None of these categories were written with an empty driver’s seat in mind.
That’s the quiet problem underneath this fight. Colorado, like most states, never wrote a legal box for an autonomous ride-hailing fleet. So Waymo picked the box that fit best, limousine, because it already assumes prearranged, app-based dispatch rather than street hailing, and it doesn’t carry the minimum-fare and public-service obligations that come with a taxi medallion. Metro Capital’s attorney made exactly that argument in a July 2 filing, warning that Waymo would not be bound by the same minimum airport fares as Yellow and Metro.
That’s not a technicality. That’s the whole business model.
The bar is lower than people think
Denver’s own transportation department has said the quiet part out loud: under Colorado law, an autonomous vehicle can operate as long as it follows traffic laws. There’s no special autonomous-vehicle statute layered on top, no separate permitting track, no state inspector riding along. Just the same rules of the road every human driver already answers to.

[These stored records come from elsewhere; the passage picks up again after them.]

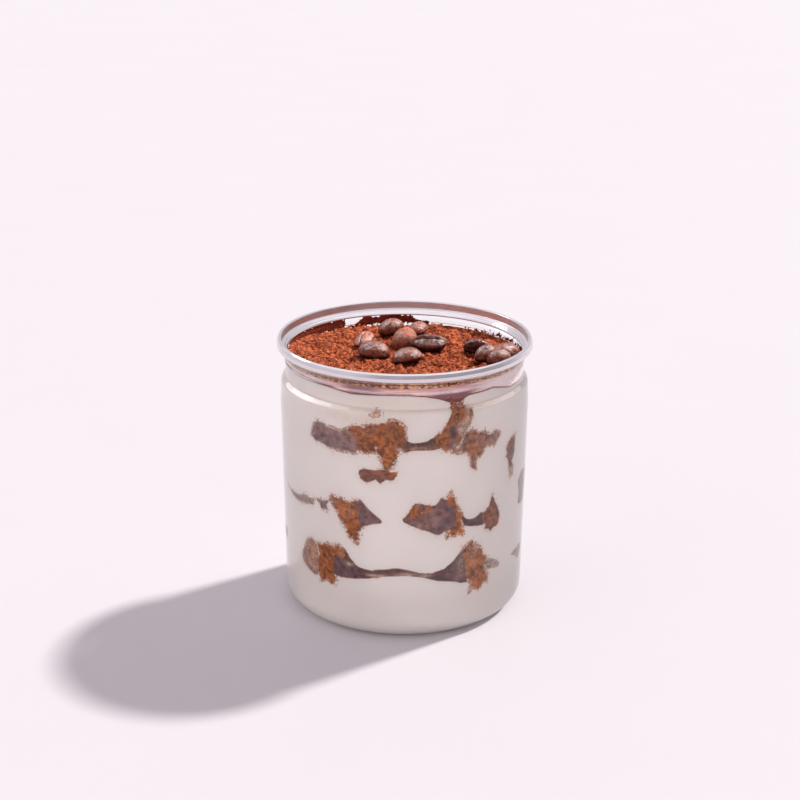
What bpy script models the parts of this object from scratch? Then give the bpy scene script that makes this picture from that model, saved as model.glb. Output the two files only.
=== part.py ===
"""A tiramisu cup: cream and soaked sponge in a clear can-shaped jar, with a metal seam ring,
cocoa powder and coffee beans on top. Metres, +Z up, the origin at the middle of the base.
Angles go round the jar in degrees, 0 at the front (-Y) and growing towards +X."""

import bmesh
import bpy
import math
import random
from mathutils import Euler, Matrix, Vector

MM = 0.001
GAP = 0.3 * MM
SEGMENTS = 48
FLAT_ANGLE = math.radians(1.0)
SHARP_ANGLE = math.radians(35.0)
SAME_POINT = 0.02 * MM
SAME_LEVEL = 0.01 * MM

# Jar: outer skin
WALL = 0.7 * MM
PUNT_R = 25.0 * MM
PUNT_EDGE_R = 28.0 * MM
PUNT_RISE = 1.2 * MM
BASE_R = 41.5 * MM
CORNER_R = 8.5 * MM
CORNER_STEPS = 3
BODY_R = 42.6 * MM
BODY_TOP = 72.0 * MM
SHOULDER_R = 42.1 * MM
SHOULDER_Z = 79.0 * MM
NECK_R = 40.8 * MM
GROOVE_Z = 82.4 * MM
FLARE_Z = 88.9 * MM
FLARE_R = 42.85 * MM
FLARE_EDGE, FLARE_INSET, MOUTH_INSET = 0.5 * MM, 0.25 * MM, 0.2 * MM
JAR_TOP = 91.6 * MM

# Seam ring: the rolled rim, its inner wall and the lip left where the lid was torn out
RING_R = 43.65 * MM
CREST_R = 42.95 * MM
CREST_Z = 94.84 * MM
SEAM_FOOT_Z = JAR_TOP + 0.35 * MM
LIP_R = 39.9 * MM
RING_OUTLINE = [
    (FLARE_R + 0.35 * MM, SEAM_FOOT_Z), (RING_R, SEAM_FOOT_Z + 0.45 * MM),
    (RING_R, CREST_Z - 0.9 * MM), (RING_R - 0.25 * MM, CREST_Z - 0.3 * MM), (CREST_R, CREST_Z),
    (CREST_R - 0.5 * MM, CREST_Z - 0.25 * MM), (CREST_R - 0.75 * MM, CREST_Z - 0.85 * MM),
    (LIP_R + 1.75 * MM, 92.15 * MM), (LIP_R + 0.75 * MM, 91.3 * MM), (LIP_R + 0.1 * MM, 90.75 * MM),
    (LIP_R, 90.3 * MM), (LIP_R + 0.3 * MM, 90.05 * MM), (LIP_R + 0.65 * MM, 90.75 * MM),
    (LIP_R + 1.8 * MM, SEAM_FOOT_Z),
]

# Filling: the cream's top, the powder's top and its soft lumps (waves a metre), the dip at the wall
CREAM_LEVEL = 86.0 * MM
CREAM_SLOPE = -0.018
COCOA_LEVEL = 88.8 * MM
COCOA_SLOPE = -0.035
COCOA_BUMP = 0.33 * MM
COCOA_RINGS = 7
WAVE_X, WAVE_Y, WAVE_START_X, WAVE_START_Y = 290.0, 240.0, 1.1, -0.4
CROSS_X, CROSS_Y, CROSS_SHARE = 520.0, 460.0, 0.6
SAG_START, SAG_END = 14.0, 66.0
SAG_DEPTH, SAG_WIDTH = 2.3 * MM, 2.5 * MM
SAG_SHAPE = 0.7

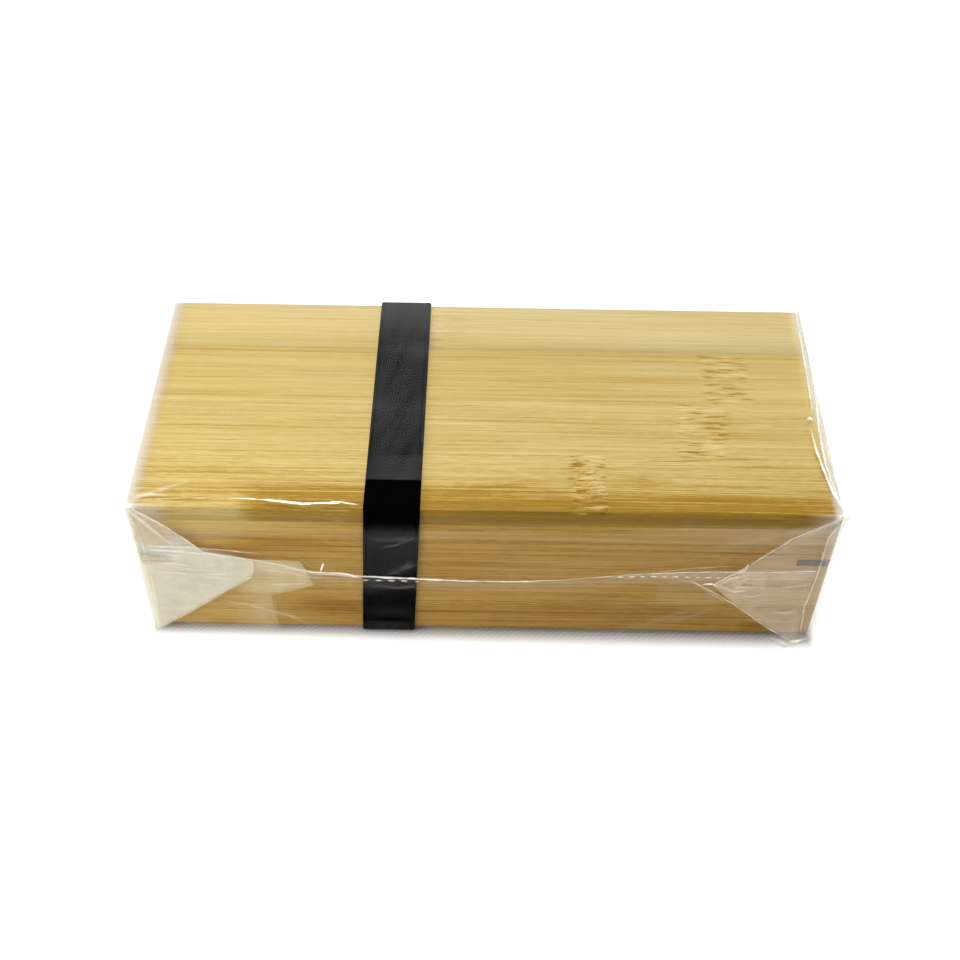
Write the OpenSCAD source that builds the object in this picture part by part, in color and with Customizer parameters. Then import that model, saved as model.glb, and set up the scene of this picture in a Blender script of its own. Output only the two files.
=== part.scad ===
// Slim one-tier bento lunch box of edge-glued bamboo: a mitred body with a grooved bottom board,
// dark corner keys and an inner liner, a flush lid, a loose divider, an elastic band round the
// middle, and the clear film bag that it is sold in.
// X runs along the box, Y from front to back, Z up. The origin is the middle of its resting plane.

/* [Box] */
// Length of the closed wooden box
box_l = 200; // [160:1:240]
// Depth of the closed wooden box, front to back
box_w = 87; // [70:1:120]
// Height of the closed wooden box, lid on
box_h = 55; // [50:1:75]
// Thickness of the four walls
wall_t = 7; // [6:0.5:9]
// Radius worn on the outer edges of the wood
edge_r = 1.2; // [0.5:0.1:2]

/* [Bottom board] */
// Thickness of the bottom board
bottom_t = 5; // [4:0.5:7]
// Height of the board above the feet of the walls
bottom_rise = 3; // [2.5:0.5:6]
// Depth of the groove round the walls
groove_d = 3; // [2:0.5:4]
// Room left at the end of the groove for the board to swell
swell_gap = 0.3; // [0.1:0.1:0.8]

/* [Corner keys] */
// Length of a key along each face of its corner
key_leg = 9.7; // [6:0.1:11]
// Thickness of a key
key_t = 3; // [2:0.5:4]
// Middle of a key below the top of the box
key_drop = 20.5; // [18:0.1:26]

/* [Lid] */
// Height of the lid, its board and rails together
lid_h = 13.5; // [11:0.5:15]
// Thickness of the lid's board
lid_board_t = 6; // [4:0.5:8]
// Gap all round between the lid's rails and the liner's lip
lid_gap = 0.3; // [0.1:0.05:0.6]
// Bevel on the outer edges of the lid and the body where they meet
seam_bevel = 0.35; // [0.2:0.05:0.8]

/* [Liner] */
// Thickness of the liner strips
liner_t = 2.5; // [2:0.5:4]
// Height of the lip that stands above the rim and finds the lid
liner_lip = 3; // [2:0.5:3.5]
// Bevel along the top outer edge of the lip
lip_bevel = 0.8; // [0.4:0.1:1.5]

/* [Divider] */
// Thickness of the loose divider
divider_t = 4; // [3:0.5:6]
// Middle of the divider, right of the box's middle
divider_x = 30; // [-60:1:60]
// Top of the divider below the rim of the body
divider_drop = 2; // [1:0.5:10]
// Gap at each end of the divider
divider_gap = 0.25; // [0.1:0.05:0.5]
// Radius of the divider's top corners
divider_r = 4; // [2:0.5:8]

/* [Elastic band] */
// Width of the elastic
band_w = 15.8; // [10:0.1:25]
// Thickness of the elastic
band_t = 1; // [0.8:0.1:1.2]
// Gap between the elastic and the wood
band_gap = 0.2; // [0.1:0.05:0.4]
// Middle of the band on the lid, right of the box's middle
band_x = -25.8; // [-60:0.1:60]
// How far the band leans to the left from the lid down to the feet
band_lean = 2.8; // [0:0.1:6]
// Length of the lap where the ends of the elastic are sewn together
lap_l = 24; // [16:1:40]

/* [Stitching] */
// Thickness of the thread
thread_d = 0.35; // [0.2:0.05:0.5]
// Length of one stitch
stitch_l = 1.6; // [1:0.1:2.5]
// Distance from one stitch to the next
stitch_pitch = 2.3; // [2:0.1:4]
// Distance of each stitched row from the end of the lap
row_inset = 3; // [2:0.5:6]

/* [Film bag] */
// Thickness of the film
film_t = 0.2; // [0.1:0.05:0.3]
// Gap between the film and the elastic
film_gap = 0.3; // [0.2:0.05:0.6]
// Height of the film's cut lower edge above the resting plane
film_foot = 0.2; // [0.1:0.1:1]
// Width of the hem below the seal
hem_w = 5.5; // [3:0.5:8]
// Thickness of the hem
hem_t = 0.15; // [0.1:0.05:0.3]
// Thickness of a folded ear
ear_t = 0.3; // [0.2:0.05:0.5]
// Reach of the left ear along the front
left_ear = 33; // [20:1:45]
// Reach of the right ear along the front
right_ear = 34; // [20:1:45]
// Height of an ear's blunt tip
ear_tip = 8; // [4:1:14]

/* [Tape] */
// Thickness of a patch of tape
tape_t = 0.15; // [0.1:0.05:0.3]
// Width of the left patch
left_tape_w = 24; // [15:1:40]
// Width of the right patch
right_tape_w = 19; // [15:1:40]
// Height of the right patch
right_tape_h = 16.5; // [10:0.5:25]
// Left end of the wood to the left patch
left_tape_x = 14; // [6:1:30]
// Right end of the wood to the right patch
right_tape_x = 31; // [6:1:40]
// Top of the wood to the top of the left patch
left_tape_drop = 17; // [10:0.5:30]
// Top of the wood to the top of the right patch
right_tape_drop = 21.5; // [10:0.5:30]

/* [Hidden] */

$fn = 48;
eps = 0.05;            // how far a cutting or joining shape runs past a face
strip_count = 4;       // strips glued into the lid's board
stitch_count = 5;      // stitches in each row across the lap

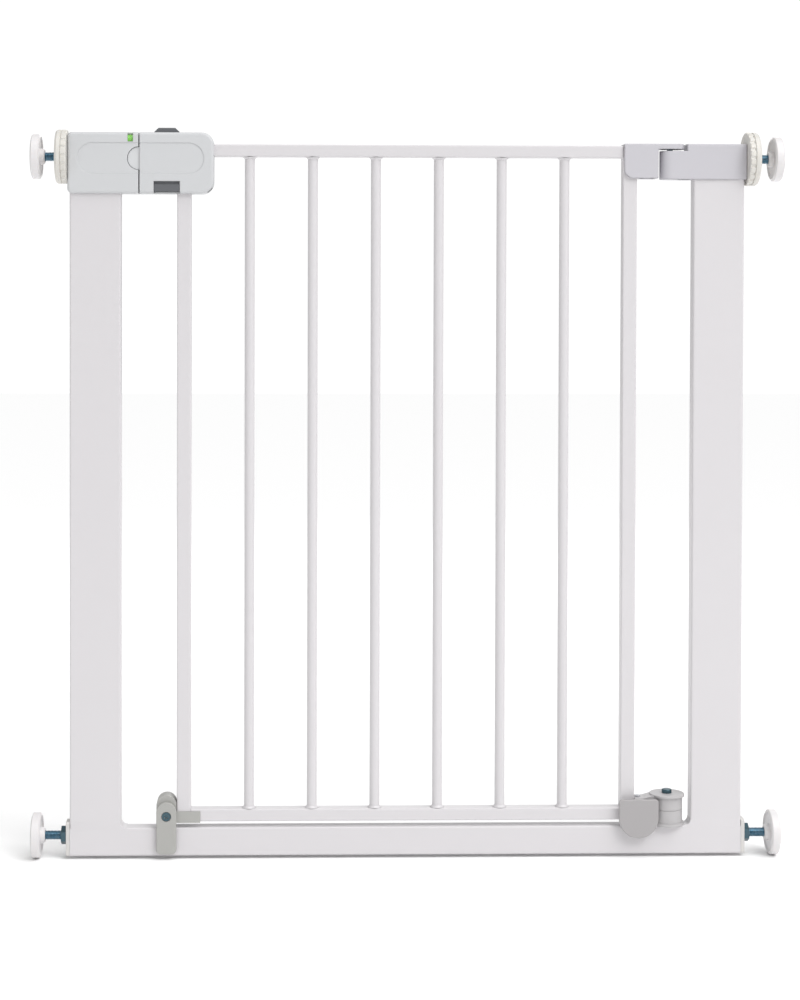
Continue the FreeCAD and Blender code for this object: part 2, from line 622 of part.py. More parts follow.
def spring_sweep(node, path, wire, radius, turn_to, spot):
    """Round wire swept along a helix."""
    section = doc.addObject("Part::Circle", node + "_wire")
    section.Radius = wire
    section.Placement = FreeCAD.Placement(FreeCAD.Vector(radius, 0, 0),
                                          FreeCAD.Rotation(FreeCAD.Vector(1, 0, 0), 90))
    sweep = doc.addObject("Part::Sweep", node)
    sweep.Sections = [section]
    sweep.Spine = (path, [])
    sweep.Solid = True
    sweep.Frenet = True
    sweep.Placement = FreeCAD.Placement(FreeCAD.Vector(), turn_to)
    place(sweep, *spot)
    keep(node, sweep)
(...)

That standard sounds reasonable until you look at Waymo’s own recent record. The Auto Wire has covered a Waymo vehicle that blew past cones and traffic control into an active highway work zone, another that slipped past police tape into a Los Angeles felony arrest scene, and federal regulators opening an investigation into Waymo robotaxis illegally passing stopped school buses. None of those are hypothetical edge cases. They’re the exact traffic-law basics Colorado is relying on as its entire legal test.

Here’s the irony worth sitting with: Waymo’s own safety data, published on its blog, shows its vehicles are involved in dramatically fewer injury-causing crashes than human drivers across more than 220 million autonomous miles. Both things are true at once. A robotaxi fleet can be statistically safer in aggregate while still failing, repeatedly, at the specific rule-following behavior a state has decided is the only bar it needs to clear.
Crash reports nobody has filed yet
There’s a second gap worth knowing about. Like any passenger carrier in Colorado, Waymo is required to report crashes to state regulators. A PUC spokesperson confirmed that, as of early July, the company hadn’t filed a single one, not because its vehicles haven’t been on Denver streets, but because it hasn’t yet begun operating in a for-hire capacity. Months of testing with safety attendants aboard simply don’t trigger the reporting requirement the way commercial passenger service would.
That’s a gap regulators built for an era when testing and commercial service were obviously different things. A robotaxi program blurs that line for months before a single paying rider ever gets in.
The part that actually threatens the taxi business
Ski Town Transportation’s attorney raised road safety concerns, invoking the image of a driverless van descending Floyd Hill, the stretch near Denver known locally as Dead Man’s Curve, at highway speed. That’s a legitimate concern worth taking seriously. But buried in the same filing is the real economic threat: a competitor that never has to pay a driver.
That’s the number that should worry every taxi and limo operator in the state, far more than any single stretch of mountain highway. Labor is the largest recurring cost in ground transportation. Remove it, and a company can absorb thinner margins, undercut fares, or simply outlast smaller competitors during a rate war. A small-market operator running a tourist economy with seasonal demand swings has far less room to absorb that kind of pressure than a national taxi conglomerate does.
What to remember after the filings are forgotten
The Colorado PUC hasn’t scheduled a hearing yet, and the outcome of this specific waiver fight will fade from the news cycle regardless of which way it goes. What won’t fade is the pattern it reveals.
Waymo’s Ojai doesn’t need to out-drive Denver’s cabs. It just needs a friendlier rulebook.
Every state still running ride-hailing rules written for human chauffeurs is going to have this same fight, one vehicle category at a time. Arizona regulators recently approved Tesla’s supervised robotaxi service under its own patchwork of existing rules, and Waymo’s own recall history, including a 2023 incident in which a vehicle drove into floodwaters, shows regulators have been improvising around this technology for years already. The company that best understands which decades-old regulatory box to climb into will often have a bigger advantage than the company with the best sensors. That’s not a knock on the engineering. It’s just a reminder that in this industry, the lawyers usually get there before the robots do.